Review: Up Too High (Jolly Dutch) – English

“Ladies and gentlemen, the stock market for high-flyers is experiencing some turbulence. Therefore, you will experience peaks and valleys. You will fly with us at your own management and risk. Hold On for Dear Life!” In Up Too High, a number of airlines fight for the runway to the top, but before you know it, you’re In Too Deep and the costs go Up Too High.

Up Too High is the spiritual sequel to In Too Deep. Both games are by Dutch game author Joost de Kruijf and are published by Dutch publisher Jolly Dutch. Both games are about investing in companies and a funny pun is included as the title of the game. In Up Too High, it is appropriately about shares in airline companies.

In Up Too High, players try to acquire shares in companies and ensure that the companies in which they have acquired shares grow as much as possible. At the beginning of the game, several companies are placed on the table along with an airport and a plaque for the company’s potential president. Each company also starts with an initial capital to already assign some value to it. The player with the most shares, becomes president and can make big decisions. The player with the most value in shares, wins Up Too High. Just don’t fly too close to the sun, or the relative value of your shares can crash again just as fast.

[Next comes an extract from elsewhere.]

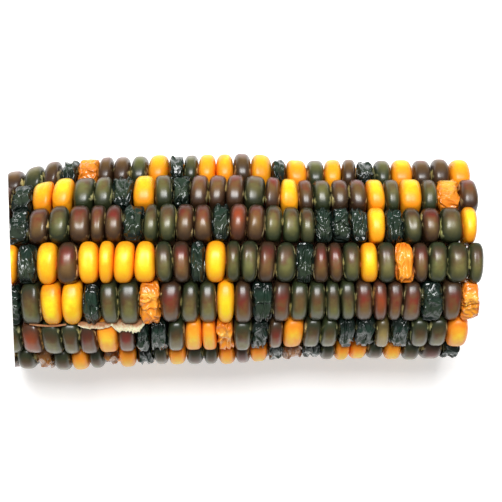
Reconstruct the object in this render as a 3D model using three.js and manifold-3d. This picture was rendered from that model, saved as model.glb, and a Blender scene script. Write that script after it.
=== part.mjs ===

Up Too High is played in several rounds. Each round consists of a stock phase and company phase. During the stock phase, bids are made for shares. Each player takes turns placing a stock face up on the table. Nice detail is that cards have different purposes, cards could possibly act as stocks, airplanes or airports. Players then bid with cards from their hand that also function as money. Players with the most shares of a company become the president of the company. After the shares phase follows the companies phase, in alphabetical order actions are performed by the presidents of the companies. A company receives income depending on its airport level and may also receive income from planes flying out. Income is added to capital and the capital can be used to invest in the airport or pay dividends to shareholders. When the draw pile is empty for the third time and shuffled again during a round, this is the final round. The game ends when Company G has acted in this round.

By buying and investing smartly, you can actually gain control of a lot of companies, manipulate the stock price and value and become quite rich as a result in this funny and complex card game for the economists among us.